Functions that are only called from your code should not require excessive parameter validation because you control the caller, that is, no external boundary is crossed. Functions called by other people's code should assume that the incoming parameters will be invalid and/or malicious at some point.
My approach to dealing with exposed functions is to simply crash out, with a helpful message if possible. If the caller can't get the parameters right then the problem is in their code and they should fix it, not you. (Obviously you have provided documentation for your function, since it is exposed.)
Code injection is only an issue if your application is able to elevate the current user. If a process can inject code into your application then it could easily write the code to memory and execute it anyway. Without being able to gain full access to the system code injection attacks are pointless. (This is why applications used by administrators should not be writeable by lesser users.)
In my experience, positively employing defensive programming does not necessarily mean that you end up improving the quality of your code.
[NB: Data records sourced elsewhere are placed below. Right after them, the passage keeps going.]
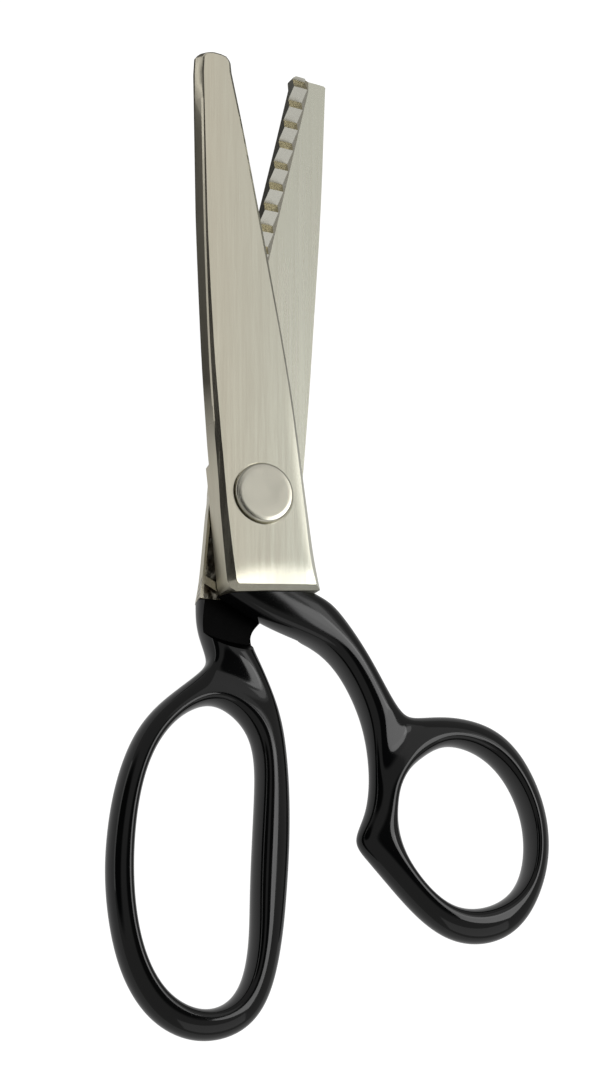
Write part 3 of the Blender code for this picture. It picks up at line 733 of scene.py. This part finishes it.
def blade_from_frame(node, name, side, materials):
    """The frame's blade with its outer edges polished, and its pockets rough as forged."""
    bm = frame_mesh(node)
    bmesh.ops.dissolve_limit(bm, angle_limit=math.radians(FLATTEN_BELOW), verts=bm.verts,
                             edges=bm.edges)
    facets = round_edges(bm, side, SHOULDER_ROUND, 1, True) if side > 0.0 else []
    round_edges(bm, side, CREST_ROUND, CREST_SEGMENTS, False)
    facets = [face for face in facets if face.is_valid]
    if side < 0.0:
        roughen_pockets(bm)
    mark_edges(bm, facets)
    for face in bm.faces:
        face.material_index = blade_zone(face, side)
    obj = new_object(name, bm, materials, 1.0)
    stale = obj.data.attributes.get("custom_normal")
    if stale:
        obj.data.attributes.remove(stale)
    weigh_normals(obj)
    return bake(obj)


def revolve(name, profile, materials=()):
    """Turn a profile of radius and height, which starts and ends on the pivot axis."""
    bm = bmesh.new()
    ends = [bm.verts.new((0.0, 0.0, profile[0][1])), bm.verts.new((0.0, 0.0, profile[-1][1]))]
    rows = []
    for radius, height in profile[1:-1]:
        row = []
        for step in range(ROUND_STEPS):
            angle = 2.0 * math.pi * step / ROUND_STEPS
            row.append(bm.verts.new((radius * math.cos(angle), radius * math.sin(angle), height)))
        rows.append(row)
    for i in range(ROUND_STEPS):
        j = (i + 1) % ROUND_STEPS
        bm.faces.new((ends[0], rows[0][i], rows[0][j]))
        bm.faces.new((ends[1], rows[-1][j], rows[-1][i]))
        for here, there in zip(rows, rows[1:]):
            bm.faces.new((here[i], there[i], there[j], here[j]))
    return new_object(name, bm, materials)


def head_profile(low):
    """The screw's rounded head, from its middle over the rim to its underside at low."""
    profile = [(radius, HEAD_TOP - dip) for radius, dip in HEAD_DIP]
    profile.append((HEAD_RADIUS - HEAD_FLAT, HEAD_TOP))
    for step in range(1, RIM_STEPS + 1):
        angle = math.radians(90.0 / RIM_STEPS * step)
        profile.append((HEAD_RADIUS - RIM_WIDTH + RIM_WIDTH * math.sin(angle),
                        HEAD_TOP - RIM_DROP + RIM_DROP * math.cos(angle)))
    profile.append((HEAD_RADIUS, low + HEAD_CHAMFER))
    profile.append((HEAD_RADIUS - HEAD_CHAMFER, low))
    return profile


def shank_profile(low):
    """The screw's shank from the head's underside, its thread and the turning centre."""
    profile = [(SCREW_RADIUS, low)]
    for turn in range(THREAD_TURNS):
        height = THREAD_TOP - THREAD_PITCH * turn
        profile.append((SCREW_RADIUS, height))
        profile.append((SCREW_RADIUS - THREAD_DEPTH, height - THREAD_PITCH / 2.0))
    return profile + [(SCREW_RADIUS - END_CHAMFER, 0.0), (CENTRE_RADIUS, 0.0), (0.0, CENTRE_DEPTH)]


def make_screw(finish):
    """The screw with a rounded head, a threaded end and a turning centre."""
    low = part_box("head_washer")[1].z / MM + GAP
    screw = revolve("pivot_screw_turned", head_profile(low) + shank_profile(low), [finish])
    smooth(screw, TURNED_SHARP)
    wear(screw, "pivot_screw", "lower_half")


def make_nut(finish):
    """The lock nut, its corners turned off on both faces and its bore countersunk."""
    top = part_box("lock_nut")[1]
    high = top.z / MM
    flat, corner = sorted((top.x / MM, top.y / MM))
    flat -= NUT_FACE_IN
    corner += CUT_PAST
    barrel = revolve("nut_barrel", [
        (0.0, -CUTTER_SKIN), (flat, -CUTTER_SKIN), (corner, NUT_CORNER_DROP),
        (corner, high - NUT_CORNER_DROP), (flat, high + CUTTER_SKIN), (0.0, high + CUTTER_SKIN)])
    sink = NUT_BORE + NUT_COUNTERSINK
    bore = revolve("nut_bore", [
        (0.0, -CUT_PAST), (sink, -CUT_PAST), (NUT_BORE, NUT_SINK_DEPTH),
        (NUT_BORE, high - NUT_SINK_DEPTH), (sink, high + CUT_PAST), (0.0, high + CUT_PAST)])
    nut = new_object("lock_nut_turned", frame_mesh("lock_nut"), [finish], 1.0)
    cut(nut, [(barrel, "INTERSECT"), (bore, "DIFFERENCE")])
    smooth(nut, TURNED_SHARP)
    wear(nut, "lock_nut", "lower_half")


def softbox(name, place, aim, width, height, radiance):
    """An area light in millimetres, with its brightness as seen in a mirror."""
    data = bpy.data.lights.new(name, "AREA")
    data.shape = "RECTANGLE"
    data.size = width * MM
    data.size_y = height * MM
    data.energy = radiance * math.pi * data.size * data.size_y
    light = bpy.data.objects.new(name, data)
    bpy.context.scene.collection.objects.link(light)
    light.location = Vector(place) * MM
    away = light.location - Vector(aim) * MM
    light.rotation_euler = away.to_track_quat("Z", "Y").to_euler()


def make_camera():
    back = Vector((-math.sin(TILT_LEFT), -math.sin(TILT_BACK), 0.0))
    back.z = math.sqrt(1.0 - back.length_squared)
    right = Vector((0.0, 1.0, 0.0)).cross(back).normalized()
    up = back.cross(right)
    data = bpy.data.cameras.new("camera")
    data.lens = LENS
    data.sensor_width = SENSOR
    data.clip_start, data.clip_end = CLIP
    camera = bpy.data.objects.new("camera", data)
    turn = Matrix((right, up, back)).transposed().to_4x4()
    camera.matrix_world = Matrix.Translation(TARGET + back * DISTANCE) @ turn
    bpy.context.scene.collection.objects.link(camera)
    bpy.context.scene.camera = camera


def painted_shadow_strips(shader):
    """Painted shadow on the floor's glow: one in the strips beside the blades, where the metal sees
    the floor dark.
    """
    x, y, _ = shader.axes()
    across = shader.maths("ABSOLUTE", shader.maths("SUBTRACT", x, STRIP_MIDDLE * MM))
    across = shader.maths("SUBTRACT", across, shader.maths("MULTIPLY", y, STRIP_SPREAD))
    beside = shader.remap(across, STRIP_EDGE[0] * MM, STRIP_EDGE[1] * MM, 1.0, 0.0)
    painted_shade_facing = shader.remap(y, STRIP_START[0] * MM, STRIP_START[1] * MM, 0.0, 1.0)
    beyond = shader.remap(y, STRIP_END[0] * MM, STRIP_END[1] * MM, 1.0, 0.0)
    return shader.maths("MULTIPLY", shader.maths("MULTIPLY", beside, painted_shade_facing), beyond)


def make_floor():
    """A white table. What the metal sees of it is dimmer, with a painted shadow close beside the
    blades.
    """
    bm = bmesh.new()
    bmesh.ops.create_grid(bm, x_segments=1, y_segments=1, size=FLOOR_HALF_SIZE)
    floor = new_object("floor", bm)
    floor.location.z = -FLOOR_SINK * MM
    shader = Shader("floor")
    # painted shadow: the glow that reflections see is dimmed in strips beside the blades
    seen = shader.remap(painted_shadow_strips(shader), 0.0, 1.0, FLOOR_GLOW, FLOOR_GLOW * STRIP_SHADE)
    camera_ray = shader.add("LightPath").outputs["Is Camera Ray"]
    speckle = shader.grain((400.0, 400.0, 400.0), 2.0)
    tint = shader.ramp(speckle, [(0.3, (0.14, 0.14, 0.138)), (0.7, (0.15, 0.15, 0.148))])
    floor.data.materials.append(shader.finish(
        Base_Color=tint, Roughness=0.9, Emission_Color=(1.0, 1.0, 1.0, 1.0),
        Emission_Strength=shader.maths("MAXIMUM", seen, camera_ray)))


def dark_zone(tree, direction, axis, inside, outside, depth):
    """One away from an axis of the sky, falling to depth round it."""
    dot = tree.nodes.new("ShaderNodeVectorMath")
    dot.operation = "DOT_PRODUCT"
    tree.links.new(direction, dot.inputs[0])
    dot.inputs[1].default_value = Vector(axis).normalized()
    fade = tree.nodes.new("ShaderNodeMapRange")
    fade.interpolation_type = "SMOOTHSTEP"
    tree.links.new(dot.outputs["Value"], fade.inputs["Value"])
    fade.inputs["From Min"].default_value = math.cos(math.radians(outside))
    fade.inputs["From Max"].default_value = math.cos(math.radians(inside))
    fade.inputs["To Min"].default_value = 1.0
    fade.inputs["To Max"].default_value = depth
    return fade.outputs["Result"]


def make_world():
    """A dim studio: dark straight above and low on the left, pale elsewhere."""
    world = bpy.data.worlds.new("studio")
    world.use_nodes = True
    bpy.context.scene.world = world
    tree = world.node_tree
    direction = tree.nodes.new("ShaderNodeTexCoord").outputs["Generated"]
    background = tree.nodes["Background"]
    background.inputs["Color"].default_value = (1.0, 0.995, 0.98, 1.0)
    level = tree.nodes.new("ShaderNodeValue").outputs[0]
    level.default_value = WORLD_LEVEL
    for zone in DARK_ZONES:
        product = tree.nodes.new("ShaderNodeMath")
        product.operation = "MULTIPLY"
        tree.links.new(level, product.inputs[0])
        tree.links.new(dark_zone(tree, direction, *zone), product.inputs[1])
        level = product.outputs[0]
    tree.links.new(level, background.inputs["Strength"])


def make_studio():
    bpy.context.scene.view_settings.view_transform = "Standard"
    make_camera()
    make_floor()
    make_world()
    for name, settings in LIGHTS.items():
        softbox(name, *settings)


def dress_handles():
    """The handles in polished lacquer, with the cut steps in its painted-shade copy, dark and flat.
    """
    lacquers = [black_lacquer(), shaded_lacquer()]
    for name, node, body, ring, shank, left, side in (
            ("upper_handle_lacquered", "upper_handle", "upper_half", THUMB_RING, UPPER_SHANK, 1, 1.0),
            ("lower_handle_lacquered", "lower_handle", "lower_half", FINGER_LOOP, LOWER_SHANK, 0,
             -1.0)):
        handle = make_handle(name, ring, shank, left, side, lacquers)
        smooth(handle, HANDLE_SHARP)
        wear(handle, node, body)


def dress_blades():
    """The blades in plate, their materials in the order of the finishes' numbers."""
    face = brushed_nickel("brushed_plate", 0.2, ACROSS, crown=True)
    inside = brushed_nickel("brushed_inside", 0.26, ACROSS)
    wall = brushed_nickel("brushed_wall", 0.14, UPRIGHT, 0.3, heel_roughness=0.42)
    teeth = ground_steel()
    forged = forged_nickel()
    for node, body, side, plate in (("upper_blade", "upper_half", 1.0, face),
                                    ("lower_blade", "lower_half", -1.0, inside)):
        blade = blade_from_frame(node, node + "_plated", side, [plate, teeth, forged, wall])
        wear(blade, node, body)


def dress_pivot():
    """The screw and nut as turned pieces, and new finishes for the frame's washers and bushing."""
    turned = turned_nickel("turned_plate", TURNED_NICKEL, 0.2)
    make_screw(turned)
    make_nut(turned)
    bronze = bearing_bronze()
    for node, finish in (("pivot_bushing", bronze), ("head_washer", bronze),
                         ("thrust_washer", bronze), ("lock_washer", turned)):
        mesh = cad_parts[node].data
        mesh.materials.clear()
        mesh.materials.append(finish)


make_studio()
dress_handles()
dress_blades()
dress_pivot()
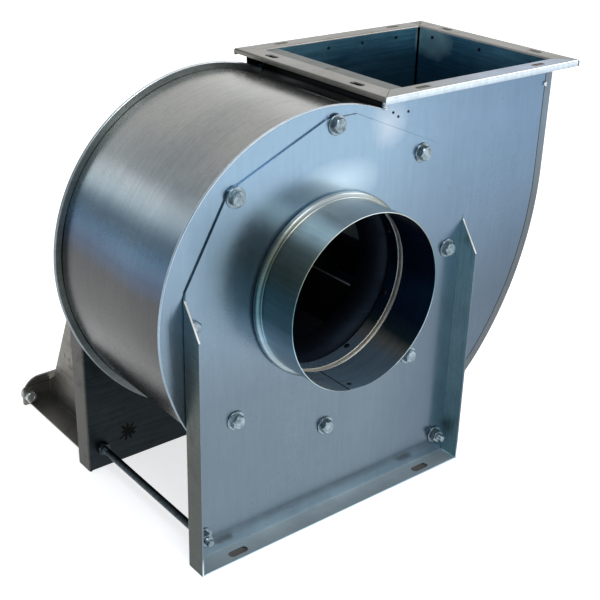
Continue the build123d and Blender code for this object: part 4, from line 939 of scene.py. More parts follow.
front = dress(support("front_support_sheet", CASING_FRONT, -1, 90.3, []), PLATE, "front_support")
# Painted shade on the left flange and the right flange's bend, painted reflection on the right flange's inside,
# painted light on the top edges, painted highlight on the sloped flange edges.
finish_faces(front, SIDE, lambda face: face.normal.x < -0.5 and face.center.x < 0.0)
finish_faces(front, SHADE, lambda face: face.normal.x < -0.15 and face.center.x > 0.140)
finish_faces(front, FOLD, lambda face: -0.85 < face.normal.x < -0.15 and face.center.x > 0.140)
finish_faces(front, TOP_EDGE,
             lambda face: face.normal.z > 0.3 and face.center.z > 0.05 and face.center.x > -0.02)
finish_faces(front, FOOT, lambda face: face.normal.z > 0.3 and face.center.z < -0.245)
finish_faces(front, EDGE_HIGHLIGHT, lambda face: face.normal.y < -0.7 and face.normal.z > 0.4 and face.center.z > -0.1)
rear = dress(support("rear_support_sheet", CASING_BACK, 1, 47.8, MOTOR_SPOTS + BRACE_BOLTS), REAR_SHEET,
             "rear_support")
# Painted shade on the front face, and grime with painted shade on the left flange.
finish_faces(rear, DIM, lambda face: face.normal.y < -0.5)
finish_faces(rear, SUPPORT, lambda face: face.normal.x < -0.5 and face.center.x < 0.0)

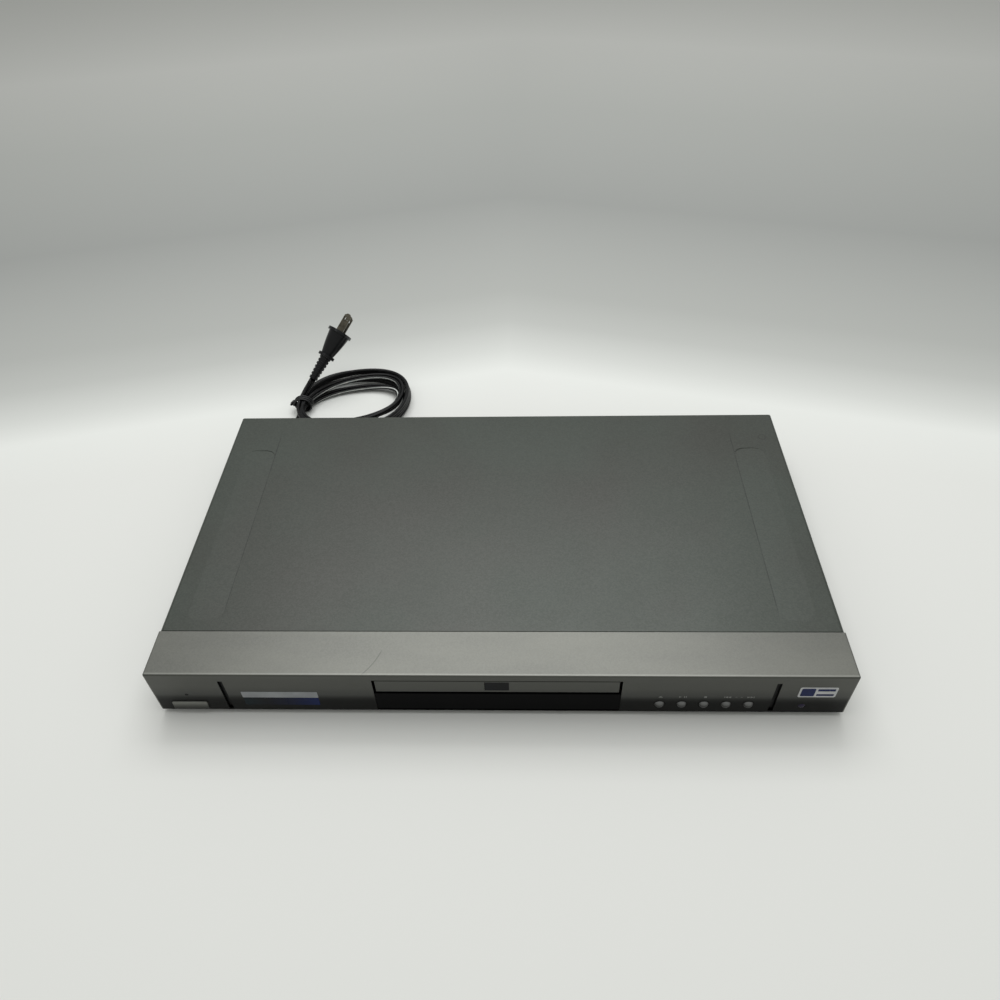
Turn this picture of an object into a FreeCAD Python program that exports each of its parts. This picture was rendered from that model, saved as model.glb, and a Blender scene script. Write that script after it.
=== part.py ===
import FreeCAD, Part
import math
import os

V = FreeCAD.Vector

# DVD player with a sliding tray, in millimetres.
# +Z is up, +X is to the right as seen from the front, and the front faces -Y.
# The origin lies on the ground, under the middle of the player without its lead.
# A "depth" below is a distance behind the front face, and a "height" is above the ground.

# Casing
overall_width = 430.0
casing_depth = 245.0
band_depth = 32.5
panel_wall = 2.2
face_wall = 2.5
panel_edge_round = 1.2
seam_gap = 0.5
cover_inset = 0.5
cover_sheet = 0.8
cover_bend = 2.5
cover_lip = 9.0
cover_tongue = 7.0
tongue_inset = 10.0
slip_fit = 0.1
base_sheet = 1.0
base_flange = 12.0
base_side_gap = 1.3
base_front_depth = 13.2
base_lip = 4.0
base_lip_setback = 1.4
base_lip_inset = 14.0
rear_sheet = 0.8
rear_flange = 5.5

# Pressed side panels in the cover's top
press_depth = 0.5
press_inner_offset = 38.0
press_outer_offset = 15.0
press_front_depth = 41.0
press_rear_offset = 40.0
press_corner = 8.0

# Feet
foot_height = 4.5
foot_radius = 10.0
foot_rim = 1.5
foot_recess = 1.2
foot_peg_radius = 2.5
foot_side_offset = 35.0
foot_front_depth = 30.0
foot_rear_offset = 30.0

# Heights inside, from the base sheet up
standoff_height = 3.5
board_lift = 4.5
frame_floor = 2.0
gear_room = 17.6
tray_thickness = 5.6
bridge_gap = 2.8
bridge_sheet = 1.2
clamper_flange = 1.2
head_room = 2.8

# Tray and its door
tray_half_width = 65.0
tray_travel = 138.0
spindle_depth = 88.0
disc_recess_radius = 60.6
disc_recess_depth = 3.6
small_recess_radius = 40.6
small_recess_depth = 1.0
pickup_slot_half = 21.0
rail_reach = 3.5
rail_height = 2.0
rail_lift = 1.0
rail_gap = 0.3
tray_side_gap = 1.0
door_half_width = 74.4
door_thickness = 3.2
door_below_tray = 2.9
door_above_tray = 3.3
door_side_gap = 1.5
door_gap = 0.5
door_round = 0.6
door_plate_width = 15.0
door_plate_height = 8.8
door_plate_depth = 0.3
rack_body = 4.8
tray_wall = 1.6

# Front panel details
window_sill = 0.7
window_thickness = 1.8
window_setback = 0.4
window_step = 1.9
window_step_setback = 1.4
groove_side_offset = 45.9
groove_width = 3.0
groove_cut = 1.2
groove_top_offset = 6.7
groove_foot = 1.5
power_side_offset = 20.8
power_height = 9.8
power_width = 22.5
power_tall = 7.5
power_proud = 0.8
power_corner = 1.2
lamp_side_offset = 21.4
lamp_height = 21.4
lamp_radius = 1.0
button_last_offset = 60.6
button_pitch = 13.6
button_count = 5
button_height = 13.0
button_radius = 3.0
button_proud = 1.8
button_gap = 0.25
button_flange = 1.2
button_flange_sheet = 1.0
button_seat_gap = 0.1
button_travel = 0.7
plunger_radius = 1.6
switch_body = 6.0
switch_deep = 3.5
switch_plunger = 0.6
switch_free = 0.05
remote_side_offset = 27.9
remote_height = 11.6
remote_radius = 2.3

# Flat cable from the front board to the main board
ribbon_width = 20.0
ribbon_sheet = 0.4
ribbon_bend = 2.5
ribbon_gap = 0.6
ribbon_plug_lift = 10.0
ribbon_plug_deep = 3.4

# Front board and display
front_board_depth = 12.0
board_sheet = 1.6
front_board_lift = 1.3
front_board_height = 17.0
front_board_side_gap = 5.0
display_half_width = 45.0
display_height = 12.0
display_glass = 5.6

# Loader frame
frame_front_depth = 16.0
frame_wall = 6.0
frame_rear_strip = 4.0
frame_opening_half = 41.0
frame_opening_front = 57.0
frame_behind_tray = 11.0
frame_behind_pivot = 10.2
frame_pocket_deep = 3.2
frame_pocket_count = 6
frame_rib = 3.0
loader_foot_x = 59.0
loader_foot_inset = 8.0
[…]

Don't get me wrong, you need to defensively program to catch the kinds of problems that users will come across - users don't like it when your program crashes on them - but this is unlikely to make the code any easier to maintain, test, etc.
Several years ago, we made it policy to use assertions at all levels of our software and this - along with unit testing, code reviews, etc. plus our existing application test suites - had a significant, positive effect on the quality of our code.
Java, Signed JARs and JAAS.
Java to prevent buffer overflow and pointer/stack whacking exploits.
Don't use JNI. ( Java Native Interface) it exposes you to DLL/Shared libraries.
Signed JAR's to stop class loading being a security problem.
JAAS can let your application not trust anyone, even itself.
J2EE has (admittedly limited) built-in support for Role based security.
There is some overhead for some of this but the security holes go away.
Simple answer: It depends.
Too much defensive coding can cause major performance issues.